The Zombie Party. A second point is that this sudden socialist outburst is not a sign of health in the left-of-center polity. It's more like maggots crawling over a rotting corpse. It's a sign that American liberalism is dead. The New Socialism is the flipside of the #WalkAway movement. Decent, caring individuals among liberals – and there are plenty of them – have been shocked by the bloodshed and violence being carried out in their name. They are appalled by the threats on social media, by the viciousness of comics and commentators, by the open violence practiced by Antifa and the like. They've seen through the curtain, and they want no more of it. Some will join the MAGA movement. Many will retreat from politics altogether in disgust, and who can blame them? Another large segment will keep their options open.

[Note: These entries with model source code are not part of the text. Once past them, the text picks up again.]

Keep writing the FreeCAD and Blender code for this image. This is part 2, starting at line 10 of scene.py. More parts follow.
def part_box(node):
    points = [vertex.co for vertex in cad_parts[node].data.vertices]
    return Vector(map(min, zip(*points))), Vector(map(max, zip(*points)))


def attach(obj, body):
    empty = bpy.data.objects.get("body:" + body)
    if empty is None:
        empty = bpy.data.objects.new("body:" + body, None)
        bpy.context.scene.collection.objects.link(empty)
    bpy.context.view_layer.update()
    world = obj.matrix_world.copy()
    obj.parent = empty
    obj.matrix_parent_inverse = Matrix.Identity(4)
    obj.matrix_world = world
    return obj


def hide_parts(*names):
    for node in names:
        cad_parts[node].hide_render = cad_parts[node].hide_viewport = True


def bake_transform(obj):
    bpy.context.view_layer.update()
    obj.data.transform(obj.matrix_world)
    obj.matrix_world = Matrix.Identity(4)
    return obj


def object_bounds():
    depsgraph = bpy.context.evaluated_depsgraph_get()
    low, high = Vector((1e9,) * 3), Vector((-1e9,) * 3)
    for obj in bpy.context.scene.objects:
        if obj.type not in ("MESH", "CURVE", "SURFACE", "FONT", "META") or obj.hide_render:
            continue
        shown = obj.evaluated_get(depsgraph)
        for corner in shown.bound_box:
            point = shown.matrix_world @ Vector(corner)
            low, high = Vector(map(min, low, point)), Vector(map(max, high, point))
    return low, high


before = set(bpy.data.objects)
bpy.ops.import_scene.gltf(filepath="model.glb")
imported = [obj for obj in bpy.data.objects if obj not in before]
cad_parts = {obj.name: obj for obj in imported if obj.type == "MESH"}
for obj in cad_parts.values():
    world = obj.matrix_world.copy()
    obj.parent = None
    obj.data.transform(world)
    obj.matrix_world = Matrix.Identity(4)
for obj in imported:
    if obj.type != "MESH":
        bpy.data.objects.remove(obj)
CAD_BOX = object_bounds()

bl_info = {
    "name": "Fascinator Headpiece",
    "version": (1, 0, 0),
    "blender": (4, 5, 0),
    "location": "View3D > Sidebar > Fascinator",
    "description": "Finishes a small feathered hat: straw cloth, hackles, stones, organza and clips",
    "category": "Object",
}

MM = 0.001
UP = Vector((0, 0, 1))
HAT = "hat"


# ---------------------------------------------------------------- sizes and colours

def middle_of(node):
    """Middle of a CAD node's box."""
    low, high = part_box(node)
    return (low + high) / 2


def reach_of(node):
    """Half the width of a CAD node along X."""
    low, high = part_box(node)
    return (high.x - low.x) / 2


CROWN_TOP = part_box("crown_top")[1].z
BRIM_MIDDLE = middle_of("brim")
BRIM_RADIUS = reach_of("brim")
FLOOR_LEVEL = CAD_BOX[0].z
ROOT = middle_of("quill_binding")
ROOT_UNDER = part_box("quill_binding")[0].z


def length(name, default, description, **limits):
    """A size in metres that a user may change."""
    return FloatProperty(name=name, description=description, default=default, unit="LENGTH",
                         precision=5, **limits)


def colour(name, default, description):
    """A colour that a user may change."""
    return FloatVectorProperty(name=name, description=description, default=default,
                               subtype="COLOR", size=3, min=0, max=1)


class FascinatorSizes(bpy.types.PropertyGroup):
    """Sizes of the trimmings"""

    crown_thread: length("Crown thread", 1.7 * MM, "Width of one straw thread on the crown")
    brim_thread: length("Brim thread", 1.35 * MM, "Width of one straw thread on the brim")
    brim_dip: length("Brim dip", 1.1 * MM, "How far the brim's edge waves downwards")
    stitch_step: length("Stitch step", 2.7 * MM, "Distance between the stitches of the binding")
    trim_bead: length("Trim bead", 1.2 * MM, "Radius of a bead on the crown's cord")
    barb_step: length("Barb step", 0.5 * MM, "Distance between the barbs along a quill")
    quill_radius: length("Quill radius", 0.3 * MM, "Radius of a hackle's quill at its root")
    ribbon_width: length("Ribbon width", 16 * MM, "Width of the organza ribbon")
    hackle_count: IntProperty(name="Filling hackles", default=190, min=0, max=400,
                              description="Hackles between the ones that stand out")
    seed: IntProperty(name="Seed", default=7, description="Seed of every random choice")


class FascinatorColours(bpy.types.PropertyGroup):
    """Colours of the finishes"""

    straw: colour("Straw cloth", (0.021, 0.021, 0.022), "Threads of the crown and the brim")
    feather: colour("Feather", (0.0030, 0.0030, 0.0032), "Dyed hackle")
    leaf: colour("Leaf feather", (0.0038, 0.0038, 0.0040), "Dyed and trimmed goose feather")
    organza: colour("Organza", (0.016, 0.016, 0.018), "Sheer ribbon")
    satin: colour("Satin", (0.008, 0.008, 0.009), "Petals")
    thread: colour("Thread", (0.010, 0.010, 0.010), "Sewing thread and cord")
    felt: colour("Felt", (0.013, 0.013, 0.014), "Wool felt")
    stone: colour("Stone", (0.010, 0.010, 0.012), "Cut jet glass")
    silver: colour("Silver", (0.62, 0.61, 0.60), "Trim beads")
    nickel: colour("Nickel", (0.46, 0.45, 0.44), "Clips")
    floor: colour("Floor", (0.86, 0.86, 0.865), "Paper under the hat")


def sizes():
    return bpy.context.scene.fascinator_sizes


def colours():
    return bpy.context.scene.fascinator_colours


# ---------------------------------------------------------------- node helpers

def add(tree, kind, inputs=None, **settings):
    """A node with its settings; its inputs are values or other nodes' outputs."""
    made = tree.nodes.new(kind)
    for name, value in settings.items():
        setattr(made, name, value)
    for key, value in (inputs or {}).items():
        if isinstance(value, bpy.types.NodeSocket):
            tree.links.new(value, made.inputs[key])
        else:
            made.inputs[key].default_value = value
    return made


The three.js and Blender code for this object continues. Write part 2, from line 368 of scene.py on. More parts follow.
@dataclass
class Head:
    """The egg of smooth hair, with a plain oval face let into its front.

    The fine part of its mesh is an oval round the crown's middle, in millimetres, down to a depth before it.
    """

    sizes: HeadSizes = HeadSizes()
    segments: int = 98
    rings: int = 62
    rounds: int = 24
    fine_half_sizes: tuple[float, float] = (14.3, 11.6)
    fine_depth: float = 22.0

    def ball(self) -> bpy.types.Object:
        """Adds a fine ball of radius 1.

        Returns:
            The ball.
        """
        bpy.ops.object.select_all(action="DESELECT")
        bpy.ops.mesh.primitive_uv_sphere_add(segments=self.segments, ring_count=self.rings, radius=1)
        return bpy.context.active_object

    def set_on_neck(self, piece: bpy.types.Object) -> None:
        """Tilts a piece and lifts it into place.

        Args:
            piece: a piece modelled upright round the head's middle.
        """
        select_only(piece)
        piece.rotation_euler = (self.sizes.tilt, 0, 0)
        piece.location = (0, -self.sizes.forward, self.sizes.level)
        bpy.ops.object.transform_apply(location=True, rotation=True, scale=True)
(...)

But the fanatics, the vicious, the stupid...they're headed farther left. It's this group, the ones who consider Michael Moore and Kathy Griffin to be heroes, who laugh at the jokes about DJT's kids being raped, and who at least think about pulling on a black balaclava to kick in windows and toss firebombs, who are the supporters of the New Socialism.
This a wound that will not heal, a twain that will never again meet. The Democratic Party has gone over the edge and is in free fall. Note how many of these candidates aren't actually "Democrats" at all, but in fact are denizens of odd little socialist cults strictly limited to academia and large urban areas. This is true from Bernie on down. This crew comprising "fruit-juice drinker, nudist, sandal-wearer, sex-maniac, Quaker, 'Nature Cure' quack, pacifist, and feminist," to use Orwell's immortal phrase, may think it's their time to "go national" in seizing the Democratic Party, but they'll be inhabiting a corpse.

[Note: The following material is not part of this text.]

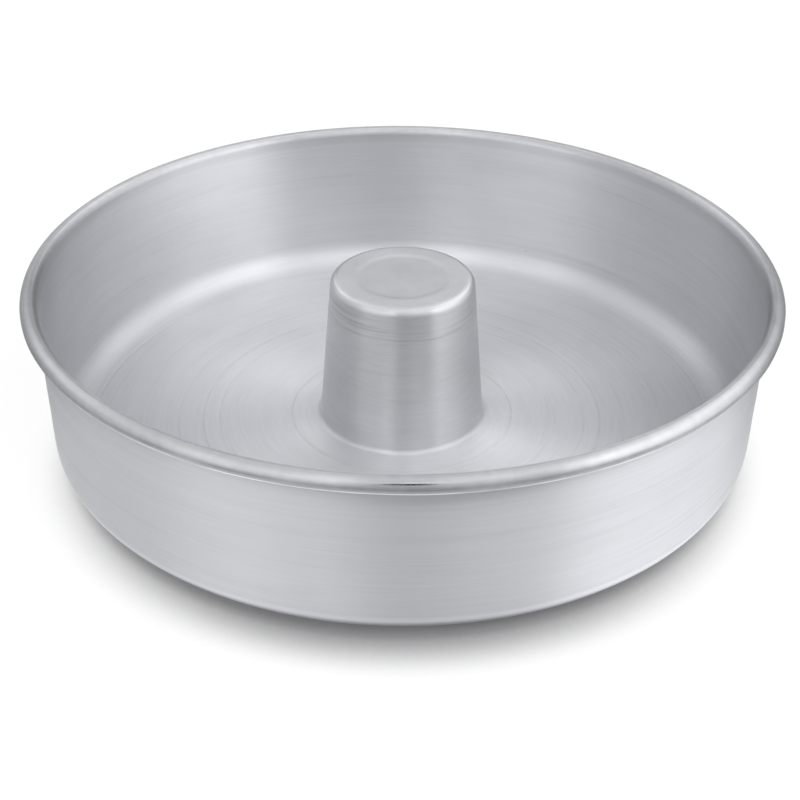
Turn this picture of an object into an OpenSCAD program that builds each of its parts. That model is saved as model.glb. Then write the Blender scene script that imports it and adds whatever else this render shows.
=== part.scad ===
// Angel food cake pan: a spun aluminium pan with a wired rim and a closed, tapered centre tube.
// It stands on the XY plane with its axis on Z, and every size is in millimetres.

/* [Rim] */
// Outside diameter over the rolled rim
rim_d = 266; // [200:1:340]
// Height of the rolled rim above the table
pan_h = 63; // [45:1:110]
// Outside diameter of the roll along the rim
roll_d = 6; // [5:0.1:8]
// Slit between the curled edge and the wall below the rim
curl_slit = 0.3; // [0.1:0.05:0.6]
// Slack between pieces that are pressed together
fit_slack = 0.02; // [0.01:0.01:0.1]

/* [Wall and floor] */
// Thickness of the pan's sheet
sheet_t = 1.2; // [0.8:0.1:1.4]
// Lean of the wall, wider at the top, in degrees
wall_taper = 1.6; // [0:0.1:8]
// Outside radius of the corner between the wall and the floor
corner_r = 11; // [6:0.5:20]
// Height that the turned up edge of the floor reaches inside the tube
collar_h = 12; // [8:0.5:18]

/* [Centre tube] */
// Height of the tube's flat top above the table
tube_h = 57.5; // [35:0.5:105]
// Diameter of the tube's top, measured to its sharp corner
tube_top_d = 51.5; // [40:0.5:70]
// Lean of the tube's side, wider at the foot, in degrees
tube_taper = 4.7; // [1:0.1:7]
// Thickness of the tube's sheet
tube_sheet_t = 1; // [0.8:0.1:1.4]
// Outside radius of the shoulder round the tube's top
shoulder_r = 3; // [2:0.25:6]
// Radius of the hollow where the tube meets the floor
foot_r = 3.5; // [2:0.25:6]
// Diameter of the flange that lies on the floor round the tube
flange_d = 83; // [78:0.5:100]
// Thickness of that flange, pressed thin on the floor
flange_t = 0.5; // [0.3:0.05:0.9]

/* [Smoothness] */
// Steps round the pan
round_steps = 144; // [72:12:240]

/* [Hidden] */

// How far a cutting shape runs past the sheet it cuts
past = 2;
// How far a straight face lies inside the round that it runs into, so the two join without a sliver
tuck = 0.002;
// Angles round the roll by which the wall's inner face, and the roll itself, run on past each other
face_run_on = 4;
roll_run_on = 1;
// Steps round each small circle of a section
section_steps = 48;

roll_r = roll_d / 2;
wire_r = roll_r - sheet_t - fit_slack;
hollow_r = foot_r + tube_sheet_t;
flange_top = sheet_t + flange_t;

// A point at a distance from another, in a direction given in degrees
function away(from, angle, distance) = from + distance * [cos(angle), sin(angle)];

// Rim: the roll's centre, and the two faces of the wall where they run into the roll
roll_at = [rim_d / 2 - roll_r, pan_h - roll_r];
wall_side = 180 - wall_taper;
wall_face_top = away(roll_at, wall_side, roll_r - sheet_t);
wall_out_end = away(roll_at, wall_side, roll_r - sheet_t - tuck);
wall_in_end = away(roll_at, wall_side - face_run_on, (roll_r - tuck) / cos(face_run_on));
inside_wall = away(roll_at, wall_side, roll_r + past);
curl_stop = wall_side + acos((roll_r - sheet_t - curl_slit) / roll_r);

// Corner: the centre of the bend that touches both the table and the wall's outer face
corner_lean = (corner_r - wall_face_top[1]) * sin(wall_taper);
corner_at = [wall_face_top[0] + (corner_lean - corner_r) / cos(wall_taper), corner_r];

// Tube: distance of its outer face from the origin, along the face's own normal
tube_face = tube_top_d / 2 * cos(tube_taper) + tube_h * sin(tube_taper);

// A point at a height, on a line that lies a distance outside the tube's outer face
function beside_tube(height, distance) =
    [(tube_face + distance - height * sin(tube_taper)) / cos(tube_taper), height];

shoulder_at = beside_tube(tube_h - shoulder_r, -shoulder_r);
foot_at = beside_tube(flange_top + foot_r, foot_r);
hollow_at = beside_tube(sheet_t + hollow_r, hollow_r - tube_sheet_t);

// Everything within the pan's outer face when depth is 0, or within its inner face at sheet_t
module pan_fill(depth, top_points) {
    polygon(concat([
        [0, depth],
        [corner_at[0], depth],
        corner_at,
        away(corner_at, -wall_taper, corner_r - depth - tuck)
    ], top_points));
    translate(corner_at)
        circle(r = corner_r - depth, $fn = section_steps);
}

// The rim's roll as a full disc, cut away between the wall and the end of the curl
module roll_fill() {
    open_mid = (wall_side + curl_stop) / 2;
    reach = 2 * roll_d;
    difference() {
        translate(roll_at)
            rotate(open_mid)
                circle(r = roll_r, $fn = section_steps);
        polygon([
            roll_at,
            away(roll_at, wall_side + roll_run_on, reach),
            away(roll_at, open_mid, reach),
            away(roll_at, curl_stop, reach)
        ]);
    }
}

// Floor, corner, wall and rolled rim as one bent sheet
module floor_wall_and_rim_section() {
    difference() {
        union() {
            pan_fill(0, [wall_out_end, inside_wall, [0, inside_wall[1]]]);
            roll_fill();
        }
        pan_fill(sheet_t, [wall_in_end, [0, wall_in_end[1]]]);
        translate(roll_at)
            rotate(wall_side)
                circle(r = roll_r - sheet_t, $fn = section_steps);
        translate([0, -past])
            square([hollow_at[0] - fit_slack, 2 * past + sheet_t]);
    }
}

// Everything below and inside the floor's turned up edge, down from its face towards the tube
module collar_fill(depth, fill_top) {
    bend_r = hollow_r + depth;
    difference() {
        polygon([
            [0, -past],
            [hollow_at[0], -past],
            hollow_at,
            away(hollow_at, 180 + tube_taper, bend_r - tuck),
            beside_tube(fill_top, -tube_sheet_t - depth),
            [0, fill_top]
        ]);
        translate(hollow_at)
            circle(r = bend_r, $fn = section_steps);
    }
}

// The floor's edge, bent up round its hole to carry the tube
module collar_section() {
    translate([-fit_slack, 0])
        difference() {
            collar_fill(0, collar_h);
            collar_fill(sheet_t, collar_h + past);
        }
}

module pan_body() {
    color([0.78, 0.79, 0.8])
        rotate_extrude($fn = round_steps) {
            floor_wall_and_rim_section();
            collar_section();
        }
}

// Everything under one face of the tube: its side, its shoulder and its flat top
module tube_fill(depth, bend_at, bend_r) {
    difference() {
        union() {
            polygon([
                [0, 0],
                [bend_at[0], 0],
                bend_at,
                away(bend_at, 180 + tube_taper, bend_r - tuck),
                away(shoulder_at, tube_taper, shoulder_r - depth - tuck),
                shoulder_at,
                [shoulder_at[0], tube_h - depth],
                [0, tube_h - depth]
            ]);
            translate(shoulder_at)
                circle(r = shoulder_r - depth, $fn = section_steps);
        }
        translate(bend_at)
            circle(r = bend_r, $fn = section_steps);
    }
}

module tube_section() {
    difference() {
        union() {
            tube_fill(0, foot_at, foot_r);
            square([flange_d / 2, flange_top]);
        }
        tube_fill(tube_sheet_t, hollow_at, hollow_r);
        square([flange_d, sheet_t]);
    }
}

module centre_tube() {
    color([0.72, 0.74, 0.76])
        rotate_extrude($fn = round_steps)
            tube_section();
}

module rim_wire() {
    color([0.45, 0.46, 0.48])
        rotate_extrude($fn = round_steps)
            translate(roll_at)
                circle(r = wire_r, $fn = section_steps);
}

pan_body();
centre_tube();
rim_wire();
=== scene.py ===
import math
import bpy
from mathutils import Matrix, Vector, noise


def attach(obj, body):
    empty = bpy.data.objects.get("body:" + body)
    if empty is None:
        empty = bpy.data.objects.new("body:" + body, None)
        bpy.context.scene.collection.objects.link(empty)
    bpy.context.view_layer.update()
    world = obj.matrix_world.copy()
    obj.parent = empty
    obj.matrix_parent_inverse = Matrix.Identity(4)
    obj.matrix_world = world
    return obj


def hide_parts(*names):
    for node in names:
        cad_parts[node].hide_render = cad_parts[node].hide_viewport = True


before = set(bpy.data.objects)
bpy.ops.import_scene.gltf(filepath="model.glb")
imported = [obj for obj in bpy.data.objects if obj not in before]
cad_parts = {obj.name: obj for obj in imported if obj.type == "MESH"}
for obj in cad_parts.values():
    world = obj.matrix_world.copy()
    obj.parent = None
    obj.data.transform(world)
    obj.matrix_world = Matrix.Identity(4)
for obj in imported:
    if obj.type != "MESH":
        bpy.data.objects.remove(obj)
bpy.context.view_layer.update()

mm = 0.001


def polar(centre, radius, angle):
    # a point of a section at a distance from another, angle in degrees
    a = math.radians(angle)
    return (centre[0] + radius * math.cos(a), centre[1] + radius * math.sin(a))


def arc(centre, radius, start, end, steps):
    # both ends included
    return [polar(centre, radius, start + (end - start) * i / steps) for i in range(steps + 1)]


def between(start, end, steps):
    # both ends left out
    wide, tall = end[0] - start[0], end[1] - start[1]
    return [(start[0] + wide * i / steps, start[1] + tall * i / steps) for i in range(1, steps)]


def eased(u):
    return u * u * (3 - 2 * u)


def roundNoise(angle, waves, row):
    # smooth and closed round the axis, about -1 to 1; waves is how many it makes on the way round
    reach = waves / math.tau
    return noise.noise(Vector((reach * math.cos(angle), reach * math.sin(angle), row))) * 1.6


def newObject(name, data):
    made = bpy.data.objects.new(name, data)
    bpy.context.scene.collection.objects.link(made)
    return made


def lathe(name, section, steps, closed, shift=None):
    # turns a section of (radius, height) in mm round Z, with one vertex where a point lies on the axis
    verts = []
    rows = []
    for r, z in section:
        if r < 1e-6:
            rows.append([len(verts)] * steps)
            verts.append((0, 0, z * mm))
            continue
        rows.append(list(range(len(verts), len(verts) + steps)))
        for i in range(steps):
            a = math.tau * i / steps
            atR, atZ = shift(r, z, a) if shift else (r, z)
            verts.append((atR * mm * math.cos(a), atR * mm * math.sin(a), atZ * mm))
    faces = []
    for j in range(len(rows) if closed else len(rows) - 1):
        near, far = rows[j], rows[(j + 1) % len(rows)]
        for i in range(steps):
            k = (i + 1) % steps
            faces.append(list(dict.fromkeys((near[i], far[i], far[k], near[k]))))
    mesh = bpy.data.meshes.new(name)
    mesh.from_pydata(verts, [], faces)
    mesh.validate()
    mesh.polygons.foreach_set("use_smooth", [True] * len(mesh.polygons))
    return newObject(name, mesh)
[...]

Beyond that, we have ancillary factors such as the fact that López-Obrador is more than a bit of a crazyman. He actually held an "inauguration" the last time he lost the election. (Now, whom does that remind you of?) Not to mention his plans to pardon the cartel leaders and drive tens of thousands of people across the U.S. border – what can possibly go wrong with that?
And little Alezandria? Well, she's a waitress. There's something off here – she was raised in an upscale Westchester suburb and has impressive, if odd, educational achievements (some faculty at MIT actually named an asteroid after her), but all it led to was waiting tables and pouring coffee. This suggests to me that something went drastically wrong somewhere along the line, but I have no idea what, and our chances of learning about it from our honest media are about the same as getting a look at Obama's college transcripts. But there you have it. The great hope of the socialist revolution is a waitress – and one, furthermore, notorious for stealing tips. (You could argue that that is excellent training for a socialist politician.)
So while some may see the Four Horsemen appearing over the horizon, I see opportunity. Socialism has been a curse on Western culture for over a century, kept alive by lust for power, backed by ignorance and wish-fulfillment. It's time to put an end to it. If Alexandria and Andrés are the best they can come up with, that shouldn't be a difficult trick at all.